> Task instructions:
Can all of these lines be returned exactly?

> Raw data:

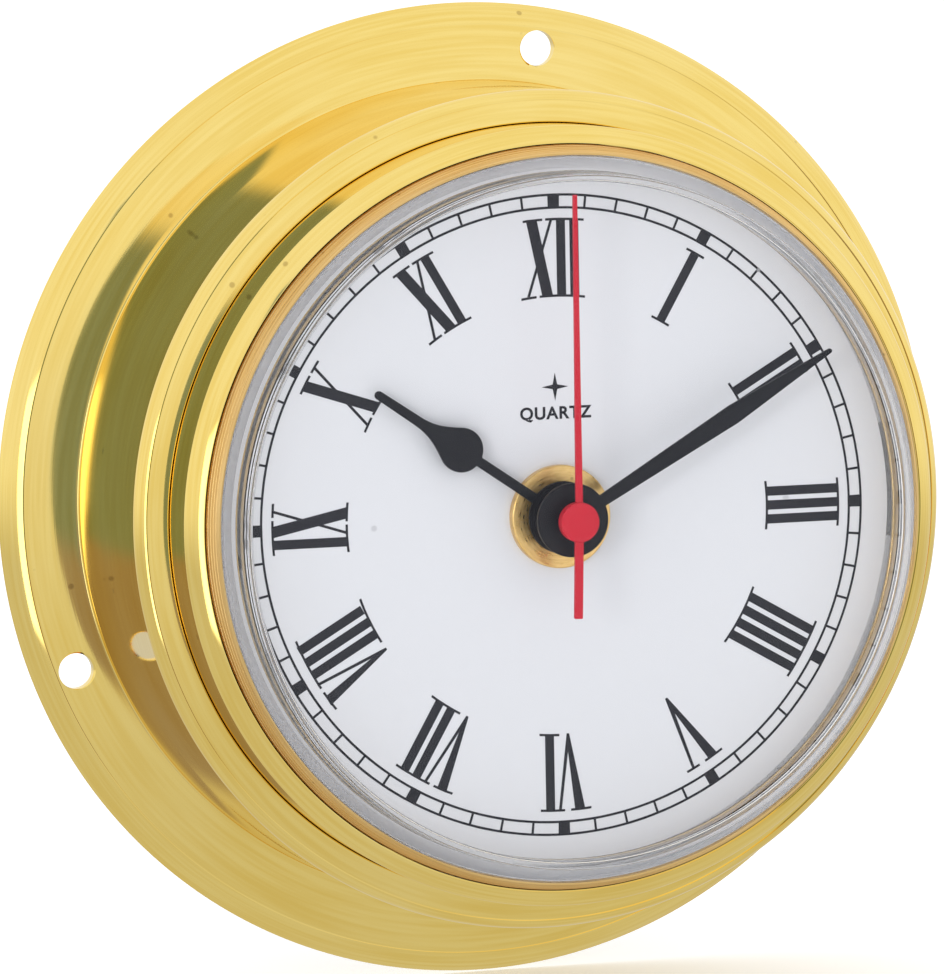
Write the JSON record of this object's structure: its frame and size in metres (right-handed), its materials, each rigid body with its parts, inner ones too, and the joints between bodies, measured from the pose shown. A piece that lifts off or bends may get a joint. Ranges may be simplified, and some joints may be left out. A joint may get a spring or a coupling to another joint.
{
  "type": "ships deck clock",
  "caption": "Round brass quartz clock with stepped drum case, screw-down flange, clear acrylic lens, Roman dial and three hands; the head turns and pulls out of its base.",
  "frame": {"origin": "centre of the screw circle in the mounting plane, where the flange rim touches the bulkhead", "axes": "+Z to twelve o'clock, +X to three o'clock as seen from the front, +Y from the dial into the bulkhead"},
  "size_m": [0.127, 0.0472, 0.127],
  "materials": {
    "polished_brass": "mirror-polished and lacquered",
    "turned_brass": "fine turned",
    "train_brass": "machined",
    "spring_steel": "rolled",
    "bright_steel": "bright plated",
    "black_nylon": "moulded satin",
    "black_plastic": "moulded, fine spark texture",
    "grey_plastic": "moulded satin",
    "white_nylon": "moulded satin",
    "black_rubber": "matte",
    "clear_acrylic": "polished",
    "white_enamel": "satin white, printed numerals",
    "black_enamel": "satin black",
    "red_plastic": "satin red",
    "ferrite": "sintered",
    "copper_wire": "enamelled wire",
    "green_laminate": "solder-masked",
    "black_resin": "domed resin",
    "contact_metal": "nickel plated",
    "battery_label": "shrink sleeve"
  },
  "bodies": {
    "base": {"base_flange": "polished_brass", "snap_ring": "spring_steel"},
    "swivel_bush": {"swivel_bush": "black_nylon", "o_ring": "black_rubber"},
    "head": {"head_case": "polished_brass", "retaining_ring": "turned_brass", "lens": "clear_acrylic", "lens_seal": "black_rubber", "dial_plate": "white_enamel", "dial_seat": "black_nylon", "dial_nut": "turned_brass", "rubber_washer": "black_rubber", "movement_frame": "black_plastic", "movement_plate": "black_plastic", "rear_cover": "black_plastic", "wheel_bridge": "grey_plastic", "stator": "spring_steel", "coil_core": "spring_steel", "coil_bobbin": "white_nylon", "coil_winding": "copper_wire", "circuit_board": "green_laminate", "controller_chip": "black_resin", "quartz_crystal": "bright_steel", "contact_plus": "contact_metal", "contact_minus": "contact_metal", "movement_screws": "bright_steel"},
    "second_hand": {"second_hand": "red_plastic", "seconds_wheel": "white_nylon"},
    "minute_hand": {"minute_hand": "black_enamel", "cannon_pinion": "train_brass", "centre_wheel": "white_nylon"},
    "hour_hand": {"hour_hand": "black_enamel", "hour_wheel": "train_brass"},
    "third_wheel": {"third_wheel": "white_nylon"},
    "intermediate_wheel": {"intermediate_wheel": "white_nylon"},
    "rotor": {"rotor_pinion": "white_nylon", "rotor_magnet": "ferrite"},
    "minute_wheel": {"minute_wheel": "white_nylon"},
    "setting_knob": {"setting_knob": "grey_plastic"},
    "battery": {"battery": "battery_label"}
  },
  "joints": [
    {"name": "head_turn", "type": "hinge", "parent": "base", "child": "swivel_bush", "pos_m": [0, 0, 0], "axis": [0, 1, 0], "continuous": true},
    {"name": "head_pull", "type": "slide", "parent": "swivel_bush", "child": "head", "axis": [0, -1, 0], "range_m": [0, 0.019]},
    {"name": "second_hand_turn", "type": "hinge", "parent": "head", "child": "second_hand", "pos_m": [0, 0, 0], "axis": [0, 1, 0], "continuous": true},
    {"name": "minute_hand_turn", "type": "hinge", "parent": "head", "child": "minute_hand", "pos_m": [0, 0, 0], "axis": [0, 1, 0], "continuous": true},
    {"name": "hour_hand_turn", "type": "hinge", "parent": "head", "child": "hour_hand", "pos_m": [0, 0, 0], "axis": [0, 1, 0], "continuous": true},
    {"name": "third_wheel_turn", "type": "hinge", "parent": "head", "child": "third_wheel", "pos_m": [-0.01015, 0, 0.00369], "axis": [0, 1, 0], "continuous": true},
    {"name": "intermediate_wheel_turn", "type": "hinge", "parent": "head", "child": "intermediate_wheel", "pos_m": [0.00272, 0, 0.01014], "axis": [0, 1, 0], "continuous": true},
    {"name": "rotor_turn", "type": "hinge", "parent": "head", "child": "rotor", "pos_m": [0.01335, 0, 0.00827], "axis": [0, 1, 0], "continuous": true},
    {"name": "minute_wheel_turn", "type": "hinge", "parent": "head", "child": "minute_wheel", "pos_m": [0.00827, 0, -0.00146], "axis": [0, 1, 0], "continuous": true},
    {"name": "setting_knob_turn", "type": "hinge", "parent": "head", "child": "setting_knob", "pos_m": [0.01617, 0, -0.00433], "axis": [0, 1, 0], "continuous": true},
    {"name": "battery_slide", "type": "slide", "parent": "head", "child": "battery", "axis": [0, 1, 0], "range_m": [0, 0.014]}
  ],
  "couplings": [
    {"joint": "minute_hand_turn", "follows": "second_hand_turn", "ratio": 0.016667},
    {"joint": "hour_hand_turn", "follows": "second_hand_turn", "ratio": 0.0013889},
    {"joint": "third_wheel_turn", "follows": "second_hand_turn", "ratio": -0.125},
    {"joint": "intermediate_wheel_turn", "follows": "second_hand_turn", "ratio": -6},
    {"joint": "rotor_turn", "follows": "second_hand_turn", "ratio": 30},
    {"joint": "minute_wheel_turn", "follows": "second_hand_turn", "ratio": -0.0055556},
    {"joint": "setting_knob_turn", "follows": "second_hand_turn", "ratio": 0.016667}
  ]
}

> Written response:
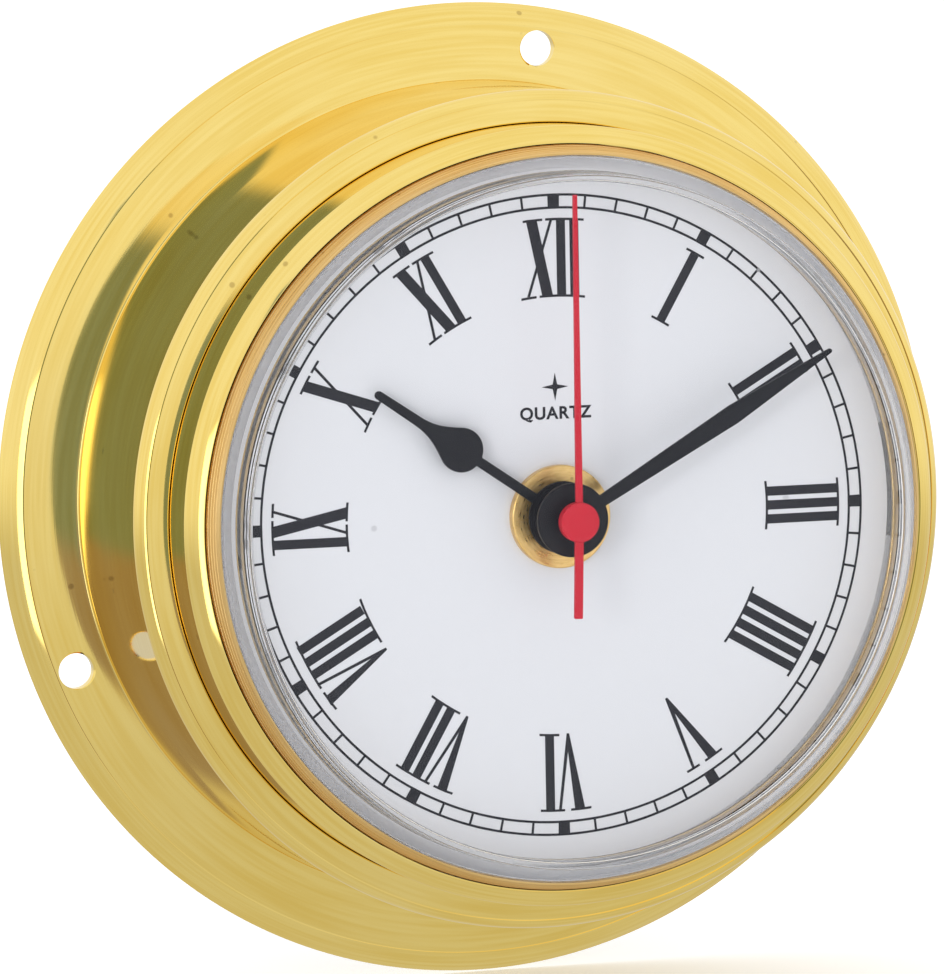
Write the JSON record of this object's structure: its frame and size in metres (right-handed), its materials, each rigid body with its parts, inner ones too, and the joints between bodies, measured from the pose shown. A piece that lifts off or bends may get a joint. Ranges may be simplified, and some joints may be left out. A joint may get a spring or a coupling to another joint.
{
  "type": "ships deck clock",
  "caption": "Round brass quartz clock with stepped drum case, screw-down flange, clear acrylic lens, Roman dial and three hands; the head turns and pulls out of its base.",
  "frame": {"origin": "centre of the screw circle in the mounting plane, where the flange rim touches the bulkhead", "axes": "+Z to twelve o'clock, +X to three o'clock as seen from the front, +Y from the dial into the bulkhead"},
  "size_m": [0.127, 0.0472, 0.127],
  "materials": {
    "polished_brass": "mirror-polished and lacquered",
    "turned_brass": "fine turned",
    "train_brass": "machined",
    "spring_steel": "rolled",
    "bright_steel": "bright plated",
    "black_nylon": "moulded satin",
    "black_plastic": "moulded, fine spark texture",
    "grey_plastic": "moulded satin",
    "white_nylon": "moulded satin",
    "black_rubber": "matte",
    "clear_acrylic": "polished",
    "white_enamel": "satin white, printed numerals",
    "black_enamel": "satin black",
    "red_plastic": "satin red",
    "ferrite": "sintered",
    "copper_wire": "enamelled wire",
    "green_laminate": "solder-masked",
    "black_resin": "domed resin",
    "contact_metal": "nickel plated",
    "battery_label": "shrink sleeve"
  },
  "bodies": {
    "base": {"base_flange": "polished_brass", "snap_ring": "spring_steel"},
    "swivel_bush": {"swivel_bush": "black_nylon", "o_ring": "black_rubber"},
    "head": {"head_case": "polished_brass", "retaining_ring": "turned_brass", "lens": "clear_acrylic", "lens_seal": "black_rubber", "dial_plate": "white_enamel", "dial_seat": "black_nylon", "dial_nut": "turned_brass", "rubber_washer": "black_rubber", "movement_frame": "black_plastic", "movement_plate": "black_plastic", "rear_cover": "black_plastic", "wheel_bridge": "grey_plastic", "stator": "spring_steel", "coil_core": "spring_steel", "coil_bobbin": "white_nylon", "coil_winding": "copper_wire", "circuit_board": "green_laminate", "controller_chip": "black_resin", "quartz_crystal": "bright_steel", "contact_plus": "contact_metal", "contact_minus": "contact_metal", "movement_screws": "bright_steel"},
    "second_hand": {"second_hand": "red_plastic", "seconds_wheel": "white_nylon"},
    "minute_hand": {"minute_hand": "black_enamel", "cannon_pinion": "train_brass", "centre_wheel": "white_nylon"},
    "hour_hand": {"hour_hand": "black_enamel", "hour_wheel": "train_brass"},
    "third_wheel": {"third_wheel": "white_nylon"},
    "intermediate_wheel": {"intermediate_wheel": "white_nylon"},
    "rotor": {"rotor_pinion": "white_nylon", "rotor_magnet": "ferrite"},
    "minute_wheel": {"minute_wheel": "white_nylon"},
    "setting_knob": {"setting_knob": "grey_plastic"},
    "battery": {"battery": "battery_label"}
  },
  "joints": [
    {"name": "head_turn", "type": "hinge", "parent": "base", "child": "swivel_bush", "pos_m": [0, 0, 0], "axis": [0, 1, 0], "continuous": true},
    {"name": "head_pull", "type": "slide", "parent": "swivel_bush", "child": "head", "axis": [0, -1, 0], "range_m": [0, 0.019]},
    {"name": "second_hand_turn", "type": "hinge", "parent": "head", "child": "second_hand", "pos_m": [0, 0, 0], "axis": [0, 1, 0], "continuous": true},
    {"name": "minute_hand_turn", "type": "hinge", "parent": "head", "child": "minute_hand", "pos_m": [0, 0, 0], "axis": [0, 1, 0], "continuous": true},
    {"name": "hour_hand_turn", "type": "hinge", "parent": "head", "child": "hour_hand", "pos_m": [0, 0, 0], "axis": [0, 1, 0], "continuous": true},
    {"name": "third_wheel_turn", "type": "hinge", "parent": "head", "child": "third_wheel", "pos_m": [-0.01015, 0, 0.00369], "axis": [0, 1, 0], "continuous": true},
    {"name": "intermediate_wheel_turn", "type": "hinge", "parent": "head", "child": "intermediate_wheel", "pos_m": [0.00272, 0, 0.01014], "axis": [0, 1, 0], "continuous": true},
    {"name": "rotor_turn", "type": "hinge", "parent": "head", "child": "rotor", "pos_m": [0.01335, 0, 0.00827], "axis": [0, 1, 0], "continuous": true},
    {"name": "minute_wheel_turn", "type": "hinge", "parent": "head", "child": "minute_wheel", "pos_m": [0.00827, 0, -0.00146], "axis": [0, 1, 0], "continuous": true},
    {"name": "setting_knob_turn", "type": "hinge", "parent": "head", "child": "setting_knob", "pos_m": [0.01617, 0, -0.00433], "axis": [0, 1, 0], "continuous": true},
    {"name": "battery_slide", "type": "slide", "parent": "head", "child": "battery", "axis": [0, 1, 0], "range_m": [0, 0.014]}
  ],
  "couplings": [
    {"joint": "minute_hand_turn", "follows": "second_hand_turn", "ratio": 0.016667},
    {"joint": "hour_hand_turn", "follows": "second_hand_turn", "ratio": 0.0013889},
    {"joint": "third_wheel_turn", "follows": "second_hand_turn", "ratio": -0.125},
    {"joint": "intermediate_wheel_turn", "follows": "second_hand_turn", "ratio": -6},
    {"joint": "rotor_turn", "follows": "second_hand_turn", "ratio": 30},
    {"joint": "minute_wheel_turn", "follows": "second_hand_turn", "ratio": -0.0055556},
    {"joint": "setting_knob_turn", "follows": "second_hand_turn", "ratio": 0.016667}
  ]
}